LtGen Daniel Christman, USA (Ret.), BGen Steve Anderson, USA (Ret.), and BGen Steve Cheney, USMC (Ret.) wrote an article entitled, “The Reality of Climate Change Can No Longer Be Ignored.”

Intended to put to rest the notion that we still do not have enough information to address climate change, the military leaders discuss why operating on uncertainty is a routine part of risk management. Climate change presents a national security risk, and we can no longer afford to ignore it. From the article:

The effects of climate change have never been more apparent. Sea levels are rising by about 3 mm per year. Arctic sea ice fell almost 50 percent below the 1979-2000 average. In 2012, more than 15,000 heat-related records in the United States were broken. This summer the US experienced the worst drought since the 1930s. Unprecedented fires occurred across the western United States. And, last week, the East Coast was hit by a storm unprecedented in size. Climate change is happening and is getting harder to ignore.

While projections of how much the climate will change are clearly uncertain, we do know that the longer we wait, the worse it gets.

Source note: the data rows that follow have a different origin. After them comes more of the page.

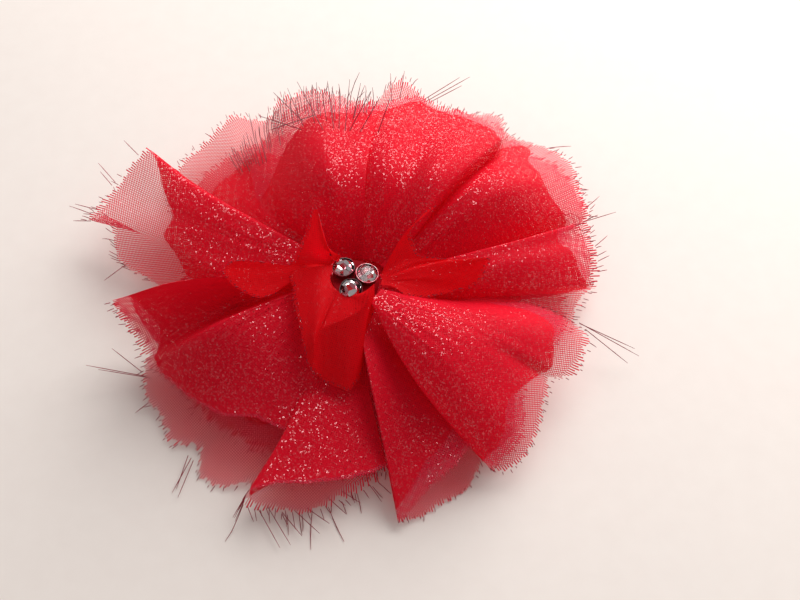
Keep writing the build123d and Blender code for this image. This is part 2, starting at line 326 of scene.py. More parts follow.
# Waves of the ragged rim: (seed, length, depth).
RIM_WAVES = ((40, 1.1, 0.3), (41, 5, 0.5))
WAVE_LENGTH = 9 * MM
GATHER_LENGTH, GATHER_DEPTH = 2.4 * MM, 0.35
PUFFS_PER_METRE, PUFF_DEPTH = 75, 0.9
COMB_WAVE = 6 * MM

THREAD_PITCH = 0.38 * MM
THREAD_RADIUS = 0.08 * MM
THREAD_TIP = 0.5  # radius of a thread's end, as a share of its own
STRAY_SHARES = (-0.1, 0.3, 0.7, 1.0)

# Clumps of loose threads sway together, by up to so many degrees. The rest is how one thread
# differs from the next: (least, most) of a length or spacing, (middle, spread) of an angle or
# curl.
CLUMP_SPACING, CLUMP_SWAY = 3.2 * MM, 30
SPACINGS, LENGTHS, LONG_LENGTHS = (0.5, 1.6), (0.35, 1.15), (1.8, 3.2)
SWAYS, LIFTS = (0, 7), (2, 8)
SIDE_CURLS, UP_CURLS = (0, 0.08), (-0.04, 0.06)
ROOT_DEPTH, ROOT_SHIFTS = 0.8, (-0.2, 0.2)
INSETS, CLEARANCES = (0.3, 1.1), (0.4, 1.0)


def from_hub(bearing, distance, height):
    """A point in metres, from a bearing in degrees and millimetres."""
    angle = math.radians(bearing)
    step = np.array([distance * math.cos(angle), distance * math.sin(angle), height])
    return HUB + step * MM


def hermite(values, corners, count):
    """A smooth curve through rows of values, sharp where a corner is 1: one for each row, or
    one for each value. Gives count rows."""
    values = np.asarray(values, float)
    tangents = np.zeros_like(values)
    tangents[1:-1] = (values[2:] - values[:-2]) / 2
    tangents[0] = values[1] - values[0]
    tangents[-1] = values[-1] - values[-2]
    tangents *= 1 - CORNER_TIGHTNESS * np.asarray(corners, float).reshape(len(values), -1)
    places = np.linspace(0, len(values) - 1, count)
    first = np.minimum(places.astype(int), len(values) - 2)
    f = (places - first)[:, None]
    a, b = values[first], values[first + 1]
    ta, tb = tangents[first], tangents[first + 1]
    return (
        (2 * f**3 - 3 * f**2 + 1) * a + (f**3 - 2 * f**2 + f) * ta
        + (3 * f**2 - 2 * f**3) * b + (f**3 - f**2) * tb
    )


def run_along(points):
    """How far along a line each of its points lies."""
    steps = np.linalg.norm(np.diff(points, axis=0), axis=1)
    return np.concatenate([[0], np.cumsum(steps)])


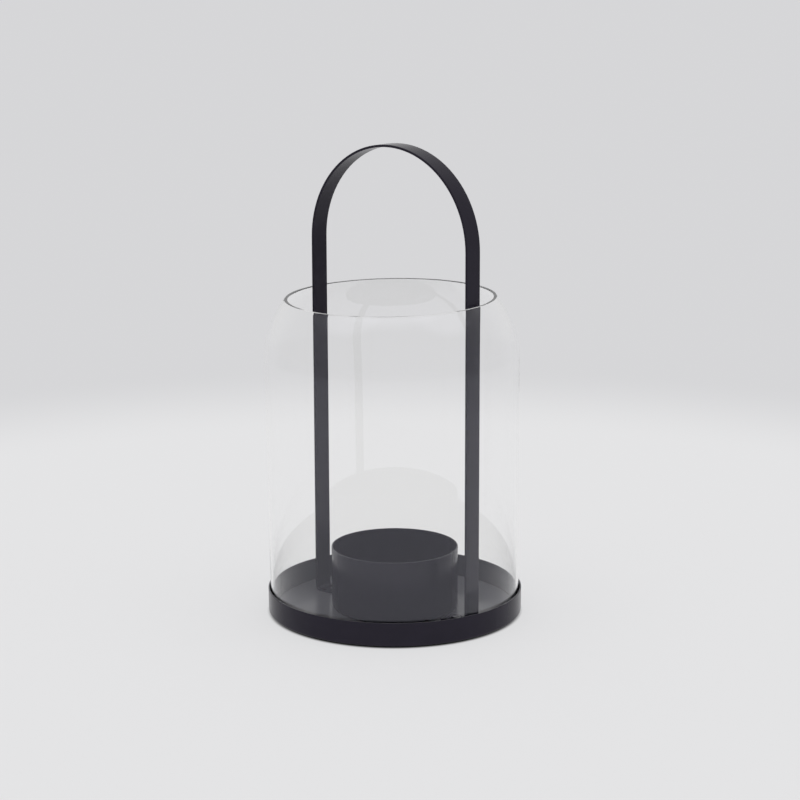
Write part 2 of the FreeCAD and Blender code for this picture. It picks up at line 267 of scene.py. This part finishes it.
def felt():
    """Pressed felt: matted fibres with a soft sheen."""
    material, tree, shader, place = new_material("felt")
    fibres = add_noise(tree, place, Scale=1500.0, Detail=6.0, Distortion=1.5)
    ramp = add_node(tree, "ShaderNodeValToRGB")
    ramp.color_ramp.elements[0].color = (0.018, 0.018, 0.02, 1)
    ramp.color_ramp.elements[1].color = (0.06, 0.058, 0.062, 1)
    tree.links.new(fibres, ramp.inputs["Fac"])
    tree.links.new(ramp.outputs["Color"], shader.inputs["Base Color"])
    tree.links.new(add_bump(tree, fibres, strength=0.8, distance=0.0002), shader.inputs["Normal"])
    shader.inputs["Roughness"].default_value = 0.95
    shader.inputs["Sheen Weight"].default_value = 0.4
    return material


def floor_paper():
    """White glowing paper: shaded under the tray, painted shade at the sweep, dimmer beside and in
    front.
    """
    material, tree, shader, place = new_material("floor_paper")
    reach = add_node(tree, "ShaderNodeVectorMath", operation="LENGTH")
    toward = add_node(tree, "ShaderNodeVectorMath", operation="NORMALIZE")
    for node in (reach, toward):
        tree.links.new(place.outputs["Object"], node.inputs[0])
    distance = reach.outputs["Value"]

    # Painted shade: the glow's colour turns greyer far from the lantern, for a rising sweep.
    tone = add_node(tree, "ShaderNodeMix", data_type="RGBA", A=FLOOR_TINT, B=SWEEP_SHADE_TINT)
    tree.links.new(add_step(tree, distance, *SWEEP_SHADE_FROM_TO), tone.inputs["Factor"])
    tree.links.new(tone.outputs["Result"], shader.inputs["Emission Color"])

    lit = add_step(tree, distance, *SHADE_FROM_TO, high=FLOOR_GLOW)
    beyond = add_step(tree, distance, *DIM_FROM_TO, high=DIM_MOST)
    away = add_share(tree, toward.outputs["Vector"], studio_place(0, 1, 0))
    nearer = add_step(tree, away, *ROOM_TURN, low=1.0, high=0.0)
    kept = add_math(tree, "SUBTRACT", 1.0, add_math(tree, "MULTIPLY", beyond, nearer))
    tree.links.new(add_math(tree, "MULTIPLY", lit, kept), shader.inputs["Emission Strength"])

    shader.inputs["Base Color"].default_value = FLOOR_GREY
    shader.inputs["Roughness"].default_value = 1.0
    shader.inputs["Specular IOR Level"].default_value = 0.0
    return material


def mesh_object(name, points, faces, material):
    """A smooth-shaded mesh object in the scene."""
    mesh = bpy.data.meshes.new(name)
    mesh.from_pydata(points, [], faces)
    mesh.validate()
    mesh.polygons.foreach_set("use_smooth", [True] * len(mesh.polygons))
    mesh.materials.append(material)
    piece = bpy.data.objects.new(name, mesh)
    bpy.context.scene.collection.objects.link(piece)
    return piece


def turned(name, section, steps, material, shift=None):
    """Turn a closed section of (radius, height) points about Z, with an optional radial shift.

    A point on the axis is one shared vertex."""
    points, rings = [], []
    for radius, height in section:
        if radius == 0:
            rings.append([len(points)] * steps)
            points.append((0, 0, height))
            continue
        rings.append(list(range(len(points), len(points) + steps)))
        for step in range(steps):
            angle = 2 * math.pi * step / steps
            reach = radius + (shift(angle, radius, height) if shift else 0)
            points.append((reach * math.cos(angle), reach * math.sin(angle), height))
    faces = []
    for ring, after in zip(rings, rings[1:] + rings[:1]):
        for step in range(steps):
            there = (step + 1) % steps
            corners = dict.fromkeys((ring[step], ring[there], after[there], after[step]))
            if len(corners) > 2:
                faces.append(tuple(corners))
    return mesh_object(name, points, faces, material)


def arc_points(centre, radius, start, end, steps):
    """Points on an arc, without its last point."""
    points = []
    for step in range(steps):
        angle = start + (end - start) * step / steps
        points.append((centre[0] + radius * math.cos(angle), centre[1] + radius * math.sin(angle)))
    return points


def line_points(start, end, steps):
    """Points on a straight line, without its last point."""
    points = []
    for step in range(steps):
        share = step / steps
        points.append(tuple(a + (b - a) * share for a, b in zip(start, end)))
    return points


def rounded_corner(before, corner, after, radius, steps):
    """Points of the arc that rounds the corner between two straight lines, with both its ends."""
    back = (Vector(before) - Vector(corner)).normalized()
    ahead = (Vector(after) - Vector(corner)).normalized()
    half_turn = math.acos(back.dot(ahead)) / 2
    centre = Vector(corner) + (back + ahead).normalized() * radius / math.sin(half_turn)
    first = Vector(corner) + back * radius / math.tan(half_turn) - centre
    last = Vector(corner) + ahead * radius / math.tan(half_turn) - centre
    turn = first.angle_signed(last)
    points = []
    for step in range(steps + 1):
        angle = -turn * step / steps
        across = first.x * math.cos(angle) - first.y * math.sin(angle)
        up = first.x * math.sin(angle) + first.y * math.cos(angle)
        points.append((centre.x + across, centre.y + up))
    return points


def shoulder_point(centre, reach, height):
    """Where the shoulder's circle of that radius is at a height, outside its centre."""
    rise = height - centre[1]
    return (centre[0] + math.sqrt(reach ** 2 - rise ** 2), height)


def glass_section():
    """The wall's half section: outside, shoulder, flat-cut lip, inside and round foot."""
    low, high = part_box("glass_chimney")
    half = GLASS_WALL / 2
    foot_radius = high.x - GLASS_TAPER
    foot_height = low.z + half
    inner_radius = SHOULDER_RADIUS - GLASS_WALL
    centre = (high.x - SHOULDER_RADIUS, SHOULDER_HEIGHT)
    below = high.z - GLASS_WALL
    top = math.asin((below - SHOULDER_HEIGHT) / SHOULDER_RADIUS)
    outer_lip = shoulder_point(centre, SHOULDER_RADIUS, high.z)
    inner_lip = shoulder_point(centre, inner_radius, high.z)
    outer_below = shoulder_point(centre, SHOULDER_RADIUS, below)
    inner_below = shoulder_point(centre, inner_radius, below)

    section = line_points((foot_radius, foot_height), (high.x, SHOULDER_HEIGHT), SIDE_STEPS)
    section += arc_points(centre, SHOULDER_RADIUS, 0, top, SHOULDER_STEPS)
    section += rounded_corner(outer_below, outer_lip, inner_lip, LIP_OUTER_EDGE, EDGE_STEPS)
    section += rounded_corner(outer_lip, inner_lip, inner_below, LIP_INNER_EDGE, EDGE_STEPS)
    section += arc_points(centre, inner_radius, top, 0, SHOULDER_STEPS)
    section += line_points((high.x - GLASS_WALL, SHOULDER_HEIGHT),
                           (foot_radius - GLASS_WALL, foot_height), SIDE_STEPS)
    section += arc_points((foot_radius - half, foot_height), half, math.pi, 2 * math.pi, EDGE_STEPS)
    return section


def hand_blown(angle, radius, height):
    """How far the glass wall strays from a true circle, different inside and outside."""
    across = Vector((math.cos(angle), math.sin(angle), height * 12))
    together = noise.noise(across * 0.9 + Vector((3.1, 7.7, 0)))
    apart = noise.noise(across * 1.7 + Vector((9.3, 1.2, 40 * radius)))
    return STRAY_TOGETHER * together + STRAY_APART * apart


def make_glass():
    """The chimney, in place of its CAD solid: it leans a little, and its lip slopes to match."""
    low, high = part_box("glass_chimney")
    piece = turned("chimney_glass", glass_section(), TURN_STEPS, clear_glass(), hand_blown)
    for vertex in piece.data.vertices:
        rise = vertex.co.z - low.z
        vertex.co.z += LIP_SLOPE * vertex.co.y * rise / (high.z - low.z)
        vertex.co.y -= GLASS_LEAN * rise
    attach(piece, "chimney")
    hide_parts("glass_chimney")


def make_pads(material):
    """The felt pads: soft-edged discs, slightly uneven round their rims."""
    for number in range(1, 5):
        node = f"pad_{number}"
        low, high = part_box(node)
        centre = (low + high) / 2
        radius = (high.x - low.x) / 2
        edge = (high.z - low.z) / 2 * PAD_ROUNDING
        flat = radius - edge
        section = [(0, low.z)]
        section += arc_points((flat, low.z + edge), edge, -math.pi / 2, 0, PAD_EDGE_STEPS)
        section += arc_points((flat, high.z - edge), edge, 0, math.pi / 2, PAD_EDGE_STEPS)
        section += [(flat, high.z), (0, high.z)]
        piece = turned(f"felt_{node}", section, PAD_TURN_STEPS, material)
        for vertex in piece.data.vertices:
            out = Vector((vertex.co.x, vertex.co.y, 0))
            ragged = noise.noise(PAD_RAGS_PER_METRE * out + Vector((0, 0, number)))
            if out.length > radius / 2:
                vertex.co += out.normalized() * ragged * PAD_RAGGEDNESS
            vertex.co += Vector((centre.x, centre.y, 0))
        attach(piece, "lantern")
        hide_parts(node)


def finish_cad_nodes():
    """Give the metal nodes, whose shapes are right, their materials. The handle gets no painted
    reflection.
    """
    coat = powder_coat("powder_coat", COAT_COLOR, COAT_ROUGHNESS, PAINTED_REFLECTION_COLOR)
    # The handle's coat keeps its own colour facing up, so it has no painted reflection.
    coat_without_painted_reflection = powder_coat("handle_coat", COAT_COLOR, COAT_ROUGHNESS, COAT_COLOR)
    rivet = powder_coat("rivet_steel", RIVET_COLOR, RIVET_ROUGHNESS, PAINTED_REFLECTION_COLOR)
    materials = {"base_tray": coat, "candle_cup": coat, "handle_strap": coat_without_painted_reflection}
    for name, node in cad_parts.items():
        if name.startswith(("pad", "glass")):
            continue
        node.data.materials.clear()
        node.data.materials.append(materials.get(name, rivet))


def add_room():
    """The room's even light: a little brighter behind the lantern than in front, and above."""
    world = bpy.data.worlds.new("room")
    bpy.context.scene.world = world
    world.use_nodes = True
    tree = world.node_tree
    toward = add_node(tree, "ShaderNodeTexCoord").outputs["Generated"]

    away = add_share(tree, toward, studio_place(0, 1, 0))
    total = add_step(tree, away, *ROOM_TURN, ROOM_FRONT, ROOM_BACK)
    up = add_share(tree, toward, (0, 0, 1))
    total = add_math(tree, "ADD", total, add_step(tree, up, *OVERHEAD_SPREAD, high=OVERHEAD_GLOW))
    for place in LAMP_PLACES:
        near_lamp = add_share(tree, toward, studio_place(*place).normalized())
        lamp = add_step(tree, near_lamp, *LAMP_SPREAD, high=LAMP_GLOW)
        total = add_math(tree, "ADD", total, lamp)
    background = tree.nodes["Background"]
    background.inputs["Color"].default_value = ROOM_TINT
    tree.links.new(total, background.inputs["Strength"])


def add_floor():
    """The paper floor, a disc far wider than any view shows."""
    points = arc_points((0, 0), FLOOR_RADIUS, 0, 2 * math.pi, FLOOR_SIDES)
    points = [(x, y, 0) for x, y in points]
    mesh_object("paper_floor", points, [tuple(range(FLOOR_SIDES))], floor_paper())


set_light()
add_camera()
add_floor()
add_room()
finish_cad_nodes()
make_glass()
make_pads(felt())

Reducing greenhouse gases while implementing adaptation measures is basic risk management. Military planners and business executives routinely operate under uncertainty and make decisions based on incomplete information. If a battlefield commander waited until all facts were known about an advancing enemy, he would put his troops at risk. When 97 percent of the experts tell us that operating on a business-as-usual trajectory will exponentially increase risk, why is it that we dismiss them?